Il y a un schéma classique des nouvelles de Lovecraft. Un personnage, consciencieux et scientifique se retrouve confronté à un événement inexplicable. Toutefois le personnage rumine tant qu’il peut pour trouver une explication rationnelle, mais à la fin il abdique le plus souvent dans la terreur. Pourquoi ? On pourrait dire que ce travail de trouver une causalité au phénomène mystérieux, de le faire rentrer dans une tentative d’organisation du monde c’est le rendre explicable et possible. Et là advient la terreur, le phénomène invraisemblable a une place dans une représentation rationnelle du monde, bien que cette place soit à l’écart, puisque le phénomène signifie la possibilité de quelque chose de terrifiant et défaisant la représentation rationnelle (ainsi la météorite dans La couleur tombée du ciel).

Les montagnes hallucinées ne déroge pas à ce schéma, l’aspect terrifiant en moins. En effet, l’aspect « conscience rationnelle » y est particulièrement développée, cela mettant à distance le lecteur de l’action. Lovecraft donne des éléments à caractère physiologique, anthropologique et historique concernant le peuple des Anciens. La perception du narrateur sur les Anciens passe d’une certaine crainte à une observation anthropologique. Observation qui lève bien des mystères, allant même à une sorte de pitié envers ce peuple disparu. Ce qui déclenche la terreur d’un des personnages n’est donc pas un de ces Anciens, mais une de leur créature, les shoggoths (créatures se présentant comme étant un amas de cellule pouvant prendre n’importe quelle forme, dont l’extraterrestre de The Thing de Carpenter s’inspire largement).
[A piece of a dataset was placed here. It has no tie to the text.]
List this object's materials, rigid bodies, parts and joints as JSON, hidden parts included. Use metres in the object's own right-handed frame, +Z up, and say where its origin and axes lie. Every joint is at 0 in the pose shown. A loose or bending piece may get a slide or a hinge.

Ce n’est pas par hasard que la terreur est insufflée par une créature multiforme, incarnant d’une certaine manière le chaos.

Le shoggoth, et cette idée de chaos qu’il charrie, vient perturber la rumination de la conscience scientifique. Il y a surement une tentative de la part de la science de vouloir atteindre un certain savoir total sur le monde. En tout les cas les personnages de Lovecraft désirent obtenir ce savoir (avec tous les aspects transgressifs que cela comporte). Mais devant cette prétention se dresse l’innommable phénomène qui fait sauter la représentation rationnelle. Là où le personnage, le sujet s’adonnant à la science (donc tentant de découvrir quelques secrets de l’univers) et faisant son enquête, le shoggoth, la météorite, Nyarlathotep, la musique d’Erich Zann, Cthulhu, la reconnaissance de son écriture dans un parchemin perdu au fond d’une cité antique, tout cela met un point d’arrêt dans la conscience. Là où le sujet pensait finir son voyage, il trouve quelque chose qui vient le diviser, lui faire accepter ce qui lui semblait inacceptable. Il en va de même avec l’inconscient. Celui-ci montre bien au sujet que ce qu’il entreprend peut se solder par un échec du rationnel, et ce qui apparait comme irrationnel a malgré tout une fonction, celle de montrer que ce que croyait vouloir le sujet n’est pas ce qu’il veut en réalité. Les nouvelles de Lovecraft illustrent à leur manière que le sujet de la science n’échappe pas moins à cette division que la plupart des sujets peuvent expérimenter, celle de l’inconscient/conscient.